Article 51(A) (e)- Stands to promote harmony and the spirit of common brotherhood amongst all the people of India and to renounce practices derogatory to the dignity of women. The marital status of a woman is not considered as a basis of discrimination in the article. Any act under the article that degrades a woman’s dignity is an offense, providing a base to criminalize marital rape.

Sections relating to sexual assault that can provide solid grounds to criminalize marital rape-

Section 354 of IPC The law makes it a criminal offense to outrage a woman’s modesty. Non- consensual intercourse is a use of force against a woman, undermining her soul and dignity, rendering her to exist as a mere corpse. Independent of her marital status, a woman owns her rights to dignity and modesty, making a strong base to make marital rape an offense.

 Section 498A of IPC The section considers any cruelty or torture (mental or physical) against a married woman, by her husband or relatives, an offense. Rape is both mental and physical cruelty. 

Section 377 of IPC– The section states, whoever voluntarily has carnal intercourse against the order of nature with any man, woman or animal, shall be punished. In Nimeshbhai Bharatbhai Desai vs the State of Gujarat, the Gujarat High Court condemned marital rape and believed that this was a clear case where the accused had endangered the modesty of his wife.

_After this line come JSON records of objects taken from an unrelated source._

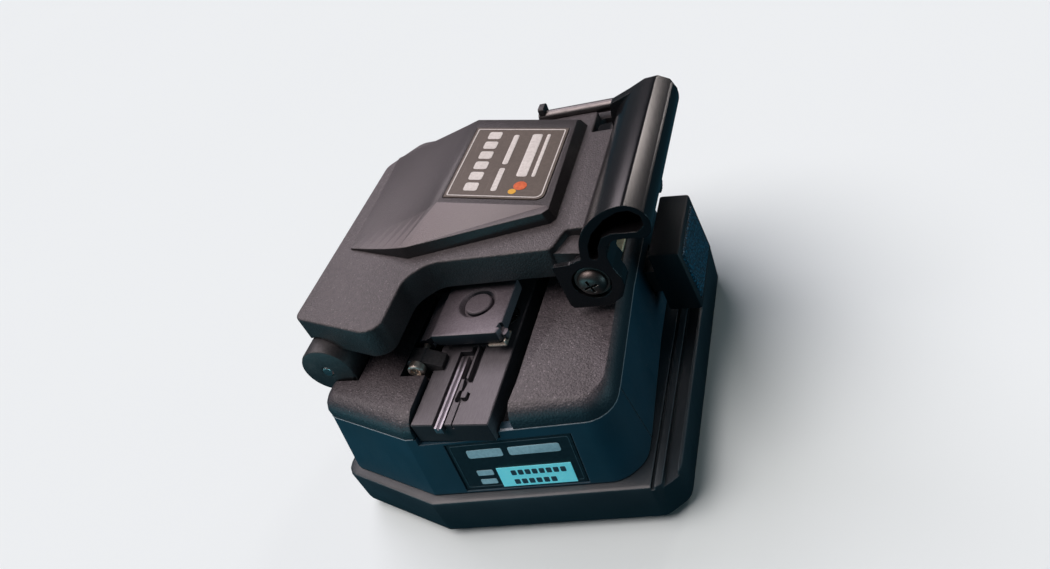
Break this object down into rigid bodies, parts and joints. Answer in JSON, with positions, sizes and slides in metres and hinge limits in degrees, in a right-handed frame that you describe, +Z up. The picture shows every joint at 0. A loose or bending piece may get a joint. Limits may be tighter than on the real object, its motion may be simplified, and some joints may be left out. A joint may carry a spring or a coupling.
{
  "type": "optical fiber cleaver",
  "caption": "Benchtop fiber cleaver: hinged lid with latch handle, fiber rail with magnetic flap, sliding blade carriage with side knob, geared scrap collector.",
  "frame": {"origin": "centre of the bounding box's bottom, on the plane the feet stand on", "axes": "+X towards the user's side with the latch handle and the slider knob, +Y along the fiber from the open rail end to the scrap collector, +Z up"},
  "size_m": [0.0864, 0.104, 0.0646],
  "materials": {
    "textured_black_paint": "textured powder coat",
    "satin_black_paint": "satin",
    "black_anodised": "satin black anodised",
    "grey_anodised": "bead-blasted grey anodised",
    "polished_steel": "polished",
    "dark_nickel": "dark nickel plate",
    "brass": "turned",
    "nameplate_taupe": "matte with a thin border line",
    "label_film": "smooth film",
    "sticker_paper": "matte",
    "rubber": "matte",
    "grained_pad": "leather grain",
    "black_plastic": "matte",
    "clamp_pad_rubber": "matte"
  },
  "bodies": {
    "base": {"base_tray": "satin_black_paint", "body_housing": "satin_black_paint", "label_panel": "label_film", "label_sticker": "sticker_paper", "bottom_plate": "grey_anodised", "foot_front_left": "rubber", "foot_front_right": "rubber", "foot_rear_left": "rubber", "foot_rear_right": "rubber", "deck_cover": "textured_black_paint", "fiber_rail": "grey_anodised", "v_groove_bar": "polished_steel", "lower_pad_front": "clamp_pad_rubber", "rail_magnet": "polished_steel", "rear_clamp_block": "grey_anodised", "lower_pad_rear": "clamp_pad_rubber", "flap_hinge_bracket": "black_plastic", "flap_hinge_screw": "brass", "lid_hinge_pin": "polished_steel", "hinge_block_front": "black_plastic", "hinge_block_rear": "black_plastic", "base_magnet": "polished_steel", "latch_striker": "brass", "guide_rod_front": "polished_steel", "guide_rod_rear": "polished_steel", "rod_mount_left": "black_plastic", "rod_mount_right": "black_plastic", "scrap_case": "black_plastic"},
    "lid": {"lid_casting": "textured_black_paint", "lid_plinth": "textured_black_paint", "nameplate": "nameplate_taupe", "anvil_arm": "polished_steel", "upper_clamp_front": "grey_anodised", "upper_clamp_rear": "grey_anodised", "upper_pad_front": "clamp_pad_rubber", "upper_pad_rear": "clamp_pad_rubber", "lid_magnet": "polished_steel", "rod_lug_left": "black_plastic", "pivot_screw_front": "dark_nickel", "pivot_screw_rear": "dark_nickel", "pivot_washer_front": "dark_nickel", "pivot_washer_rear": "dark_nickel"},
    "handle": {"latch_handle": "black_anodised"},
    "scrap_rod": {"rear_rod": "dark_nickel"},
    "flap": {"clamp_flap": "grey_anodised", "clamp_disc": "black_plastic", "clamp_pad": "clamp_pad_rubber", "clamp_magnet": "polished_steel"},
    "carriage": {"blade_carriage": "grey_anodised", "slider_knob": "black_anodised", "knob_pad": "grained_pad", "blade_axle_screw": "dark_nickel"},
    "blade": {"blade_disc": "polished_steel", "blade_hub": "brass"},
    "lower_roller": {"feed_roller_lower": "rubber", "feed_gear_lower": "brass", "roller_knob": "black_anodised"},
    "upper_roller": {"feed_roller_upper": "rubber", "feed_gear_upper": "brass"},
    "drawer": {"scrap_drawer": "black_plastic"}
  },
  "joints": [
    {"name": "lid_hinge", "type": "hinge", "parent": "base", "child": "lid", "pos_m": [-0.03654, -0.00161, 0.0395], "axis": [0, -1, 0], "range_deg": [0, 75]},
    {"name": "handle_pivot", "type": "hinge", "parent": "lid", "child": "handle", "pos_m": [0.02716, 0.00539, 0.0457], "axis": [0, 1, 0], "range_deg": [0, 12]},
    {"name": "scrap_rod_spin", "type": "hinge", "parent": "lid", "child": "scrap_rod", "pos_m": [0.01396, 0.04159, 0.0522], "axis": [1, 0, 0], "continuous": true},
    {"name": "flap_hinge", "type": "hinge", "parent": "base", "child": "flap", "pos_m": [-0.01424, -0.01861, 0.037], "axis": [0, -1, 0], "range_deg": [0, 90]},
    {"name": "carriage_slide", "type": "slide", "parent": "base", "child": "carriage", "axis": [1, 0, 0], "range_m": [0, 0.022]},
    {"name": "blade_spin", "type": "hinge", "parent": "carriage", "child": "blade", "pos_m": [-0.01504, 0.00139, 0.0258], "axis": [0, 1, 0], "continuous": true},
    {"name": "lower_roller_spin", "type": "hinge", "parent": "base", "child": "lower_roller", "pos_m": [-0.00204, 0.04139, 0.027], "axis": [1, 0, 0], "continuous": true},
    {"name": "upper_roller_spin", "type": "hinge", "parent": "base", "child": "upper_roller", "pos_m": [-0.00204, 0.04139, 0.0313], "axis": [1, 0, 0], "continuous": true},
    {"name": "drawer_slide", "type": "slide", "parent": "base", "child": "drawer", "axis": [0, 1, 0], "range_m": [0, 0.03]}
  ],
  "couplings": [
    {"joint": "flap_hinge", "follows": "lid_hinge", "ratio": 1.2},
    {"joint": "upper_roller_spin", "follows": "lower_roller_spin", "ratio": -1}
  ]
}
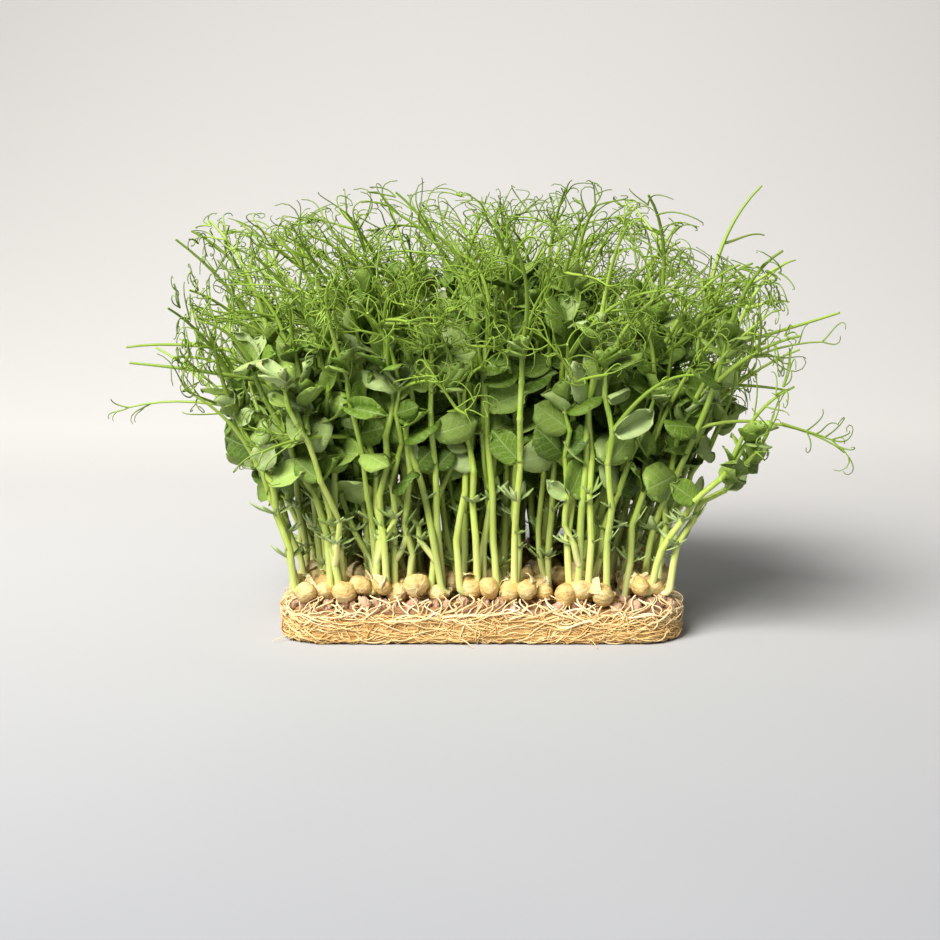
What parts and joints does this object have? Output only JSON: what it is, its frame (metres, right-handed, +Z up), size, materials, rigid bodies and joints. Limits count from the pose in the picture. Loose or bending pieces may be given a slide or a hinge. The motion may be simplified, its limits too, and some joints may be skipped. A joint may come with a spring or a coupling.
{
  "type": "pea shoot microgreens mat",
  "caption": "Rectangular root mat with rows of sprouted peas, carrying upright leafy pea shoots that fan out and end in branched tendrils.",
  "frame": {"origin": "centre of the root mat's flat underside", "axes": "+Z up, +X along the long side of the mat, -Y towards the front"},
  "size_m": [0.3098, 0.2431, 0.1981],
  "materials": {
    "roots": "matted golden tan roots, moist and fibrous",
    "peas": "cream swollen peas, satin, with wrinkled skins",
    "shoots": "fresh green shoots, matt, paler towards the foot"
  },
  "bodies": {
    "root": {"root_mat": "roots", "pea_row_1": "peas", "pea_row_2": "peas", "pea_row_3": "peas", "pea_row_4": "peas", "pea_row_5": "peas", "shoot_01": "shoots", "shoot_02": "shoots", "shoot_03": "shoots", "shoot_04": "shoots", "shoot_05": "shoots", "shoot_06": "shoots", "shoot_07": "shoots", "shoot_08": "shoots", "shoot_09": "shoots", "shoot_10": "shoots", "shoot_11": "shoots", "shoot_12": "shoots", "shoot_13": "shoots", "shoot_14": "shoots", "shoot_15": "shoots", "shoot_16": "shoots", "shoot_17": "shoots", "shoot_18": "shoots", "shoot_19": "shoots", "shoot_20": "shoots", "shoot_21": "shoots", "shoot_22": "shoots", "shoot_23": "shoots", "shoot_24": "shoots", "shoot_25": "shoots", "shoot_26": "shoots", "shoot_27": "shoots", "shoot_28": "shoots", "shoot_29": "shoots", "shoot_30": "shoots", "shoot_31": "shoots", "shoot_32": "shoots"}
  },
  "joints": []
}
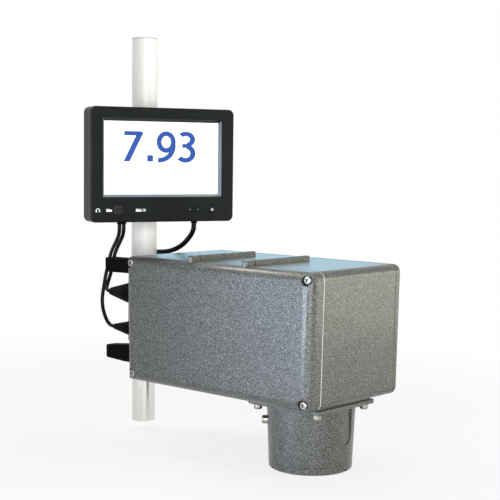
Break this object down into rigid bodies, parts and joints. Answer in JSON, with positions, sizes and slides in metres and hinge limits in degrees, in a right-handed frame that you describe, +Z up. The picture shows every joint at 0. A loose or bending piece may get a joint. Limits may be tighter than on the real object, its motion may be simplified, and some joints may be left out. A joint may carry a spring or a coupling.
{
  "type": "near-infrared moisture sensor",
  "caption": "Near-infrared moisture sensor: cast box housing with a downward measuring snout and inner filter-wheel optics, clamped to a tubular pole with a swivelling display.",
  "frame": {"origin": "centre of the pole's foot, on the pole's axis", "axes": "+Z up along the pole, +X along the housing towards its measuring snout, -Y towards the front lid"},
  "size_m": [0.3692, 0.1922, 0.491],
  "materials": {
    "pole_paint": "satin powder coat",
    "stainless": "bright stainless tube",
    "screw_steel": "machined stainless",
    "housing_paint": "hammered grey paint",
    "clamp_metal": "powder coat",
    "black_rubber": "moulded",
    "grey_rubber": "moulded",
    "bare_aluminium": "machined",
    "snout_finish": "anodised",
    "black_plastic": "moulded",
    "pale_plastic": "moulded",
    "display_plastic": "moulded",
    "panel_face": "display behind glass",
    "eye_glass": "infrared window",
    "window_glass": "optical window",
    "mirror_coat": "gold coated",
    "filter_glass": "interference coated",
    "bulb_glass": "clear",
    "anodised_black": "black anodised",
    "board_laminate": "solder mask",
    "chip_plastic": "moulded",
    "cable_jacket": "extruded jacket"
  },
  "bodies": {
    "stand": {"pole_upper_tube": "pole_paint", "pole_lower_tube": "stainless", "pole_joint_pin": "screw_steel", "pole_end_plugs": "pale_plastic", "housing_body": "housing_paint", "front_lid": "housing_paint", "lid_gasket": "grey_rubber", "lid_screws": "screw_steel", "rear_cover": "housing_paint", "rear_gasket": "grey_rubber", "rear_screws": "screw_steel", "pole_clamp_bracket": "clamp_metal", "clamp_pinch_screws": "screw_steel", "bracket_screws": "screw_steel", "snout_flange": "snout_finish", "flange_gasket": "black_rubber", "flange_screws": "screw_steel", "snout_tube": "snout_finish", "snout_window": "window_glass", "window_retaining_ring": "snout_finish", "snout_side_screw": "screw_steel", "panel_sockets": "screw_steel", "display_plug": "black_plastic", "data_plug": "black_plastic", "supply_plug": "black_plastic", "upper_socket_cap": "black_plastic", "lower_socket_cap": "black_plastic", "cap_screws": "screw_steel", "display_cable": "cable_jacket", "data_cable": "cable_jacket", "supply_cable": "cable_jacket", "optics_standoffs": "screw_steel", "optics_plate": "anodised_black", "mirror_posts": "screw_steel", "collector_mirror": "mirror_coat", "beam_block": "anodised_black", "detector": "screw_steel", "lamp_housing": "anodised_black", "lamp_bulb": "bulb_glass", "lamp_reflector": "mirror_coat", "wheel_motor": "bare_aluminium", "motor_bracket": "bare_aluminium", "main_board": "board_laminate", "board_chips": "chip_plastic"},
    "display": {"monitor_bezel": "display_plastic", "remote_window": "eye_glass", "monitor_shell": "display_plastic", "cable_grommets": "black_rubber", "display_panel": "panel_face", "monitor_clamp": "clamp_metal", "monitor_clamp_screws": "screw_steel"},
    "filter_rotor": {"filter_wheel": "anodised_black", "filters": "filter_glass", "wheel_shaft": "screw_steel"},
    "menu_button_cap": {"menu_button": "display_plastic"},
    "input_button_cap": {"input_button": "display_plastic"},
    "down_button_cap": {"down_button": "display_plastic"},
    "up_button_cap": {"up_button": "display_plastic"},
    "power_button_cap": {"power_button": "display_plastic"}
  },
  "joints": [
    {"name": "display_swivel", "type": "hinge", "parent": "stand", "child": "display", "pos_m": [0, 0, 0.3234], "axis": [0, 0, 1], "range_deg": [-30, 30]},
    {"name": "filter_wheel_spin", "type": "hinge", "parent": "stand", "child": "filter_rotor", "pos_m": [0.181, 0.028, 0.125], "axis": [1, 0, 0], "continuous": true},
    {"name": "menu_press", "type": "slide", "parent": "display", "child": "menu_button_cap", "axis": [-0.9232, 0.3843, 0], "range_m": [0, 0.0008], "stiffness_N_per_m": 600, "springref_m": -0.0008},
    {"name": "input_press", "type": "slide", "parent": "display", "child": "input_button_cap", "axis": [-0.9232, 0.3843, 0], "range_m": [0, 0.0008], "stiffness_N_per_m": 600, "springref_m": -0.0008},
    {"name": "down_press", "type": "slide", "parent": "display", "child": "down_button_cap", "axis": [-0.9232, 0.3843, 0], "range_m": [0, 0.0008], "stiffness_N_per_m": 600, "springref_m": -0.0008},
    {"name": "up_press", "type": "slide", "parent": "display", "child": "up_button_cap", "axis": [-0.9232, 0.3843, 0], "range_m": [0, 0.0008], "stiffness_N_per_m": 600, "springref_m": -0.0008},
    {"name": "power_press", "type": "slide", "parent": "display", "child": "power_button_cap", "axis": [-0.9232, 0.3843, 0], "range_m": [0, 0.0008], "stiffness_N_per_m": 600, "springref_m": -0.0008}
  ]
}
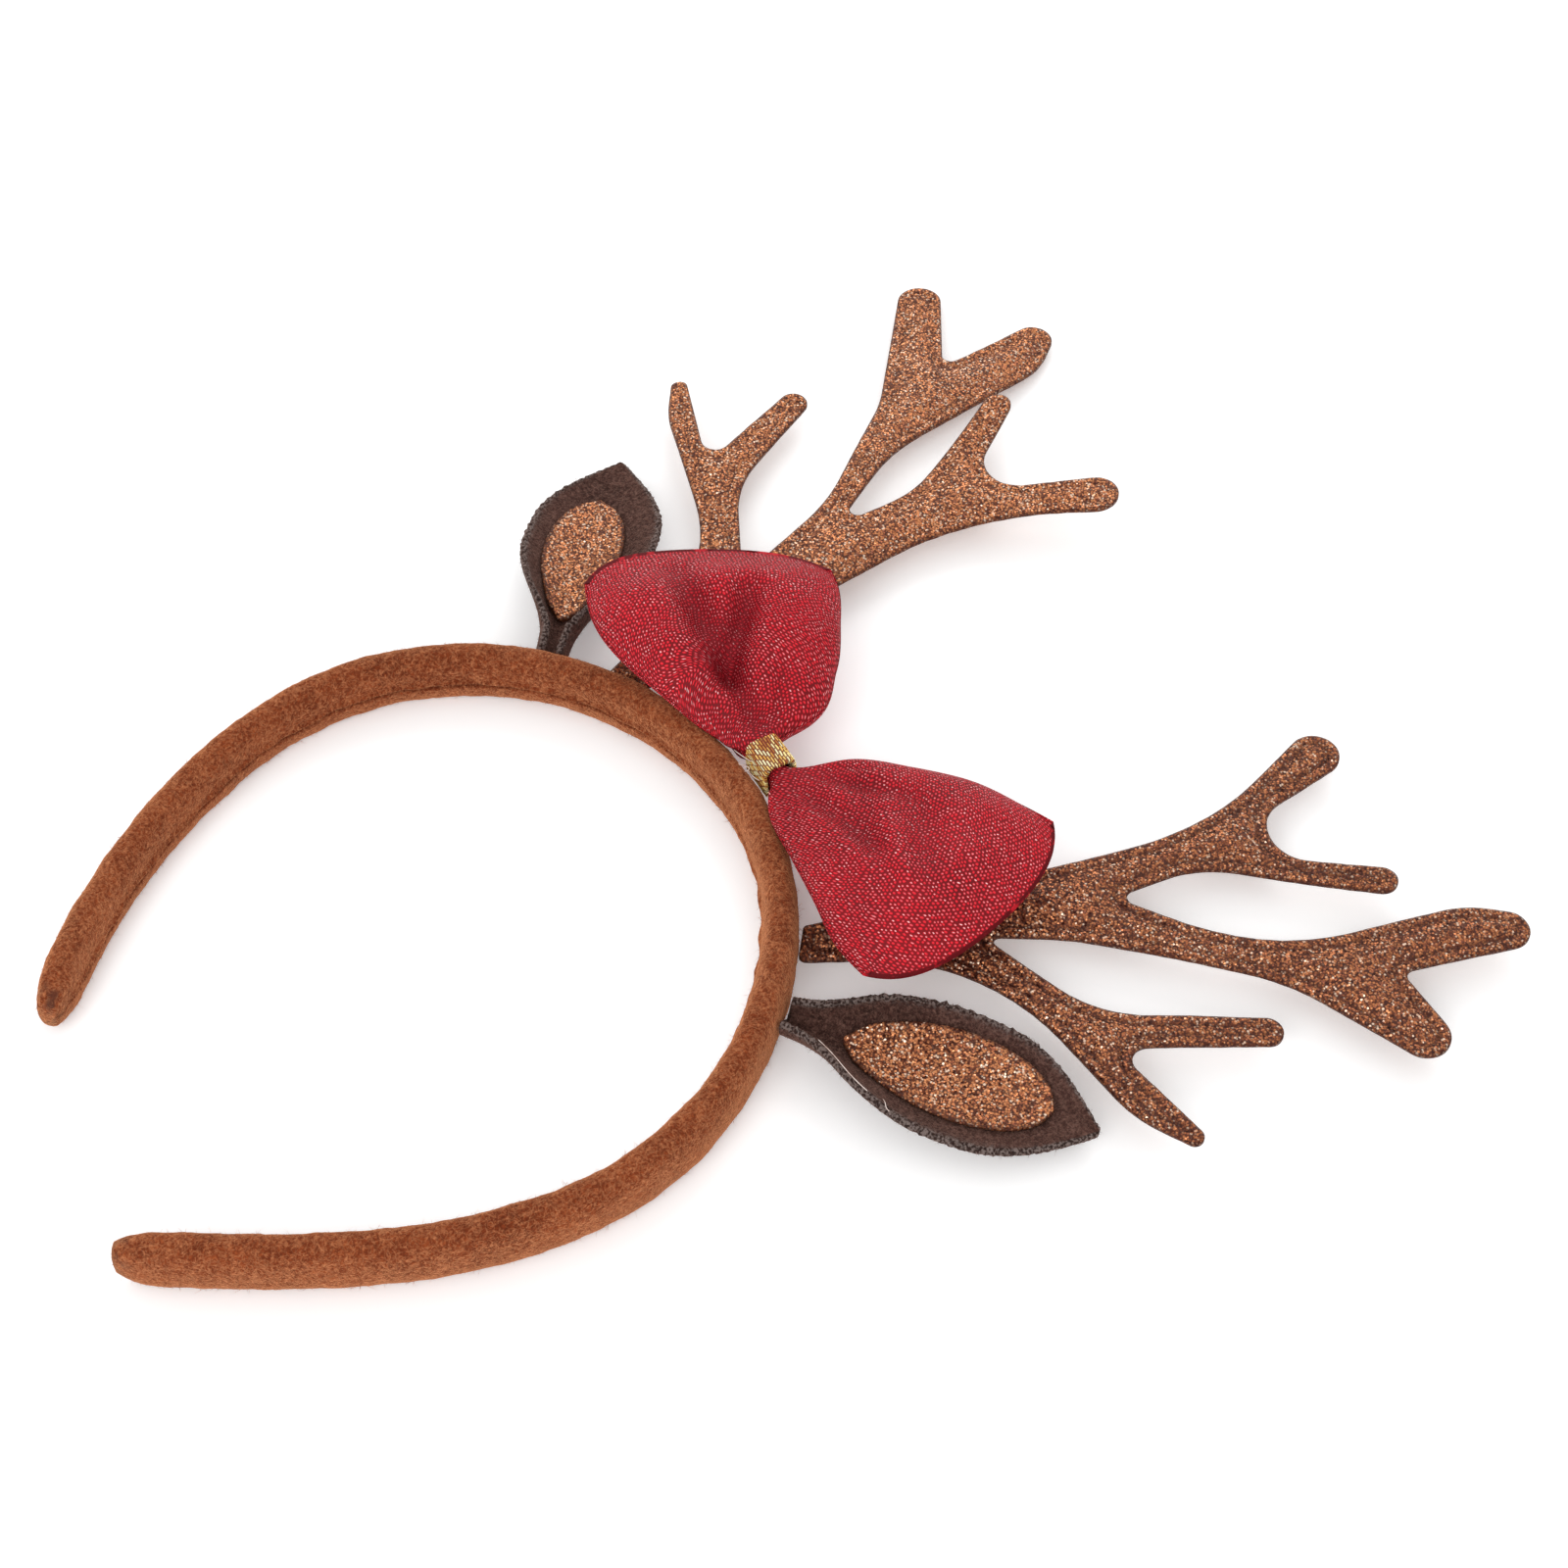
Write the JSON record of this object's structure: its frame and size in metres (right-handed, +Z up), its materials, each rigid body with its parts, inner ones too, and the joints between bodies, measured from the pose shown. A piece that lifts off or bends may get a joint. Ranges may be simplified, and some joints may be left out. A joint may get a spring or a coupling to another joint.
{
  "type": "reindeer antler headband",
  "caption": "Padded costume headband with branched glitter antlers, cupped felt ears and a knitted bow tied with a ribbon loop, lying flat.",
  "frame": {"origin": "on the flat underside of the band, below the middle line of its padding at the crown", "axes": "+Z up with the headband lying down, +Y from the crown towards the antler tips, +X towards the wearer's left"},
  "size_m": [0.2362, 0.2766, 0.0258],
  "materials": {
    "brown_felt": "fuzzy rust-brown felt",
    "dark_felt": "dark chocolate felt with cut edges",
    "copper_glitter": "copper glitter fabric",
    "red_knit": "red knit with shiny thread",
    "gold_ribbon": "woven gold ribbon"
  },
  "bodies": {
    "root": {"headband": "brown_felt", "antler_left": "copper_glitter", "antler_right": "copper_glitter", "ear_left": "dark_felt", "ear_right": "dark_felt", "ear_insert_left": "copper_glitter", "ear_insert_right": "copper_glitter", "bow": "red_knit", "bow_band": "gold_ribbon"}
  },
  "joints": []
}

Even in traditional manner, where marital rape is an impossible term, criminalizing marital rape is a necessity because consent to intimate relations is implied by consent to marriage. But in a country like India, where arranged marriage is a prevalent concept in marriage, most marriages are not a result of free consent. Most consents are surrendered because of pressure from parents, family, or society. Many marriages are a result of expectations, means of procreation, coercion, or greed for wealth or property. Therefore, resulting in a relation formed without free consent, indication no consent to intimate relationships as the marriage itself is not a result of free consent rather influence.

Conclusion-

The fact that marital rape is a moral wrong is a plausible fact known by both men and women, they just choose to ignore or avoid the acknowledgment. Making it a criminal offense would stop people from using marriage as a loophole in a legal structure. The only problem in criminalizing marital rape is the conscience of society. Marital rape is difficult to prove because, according to society, consent is obvious in a relationship. We fail to see the boundaries and rights of the individual. The immunity provided by the legislation to a man forcing his wife for a sexual relation accelerates one’s intents of domestic and sexual abuse. The act has already been criminalized by foreign legislation and not criminalizing marital rape allows men and women to believe that wife rape is acceptable.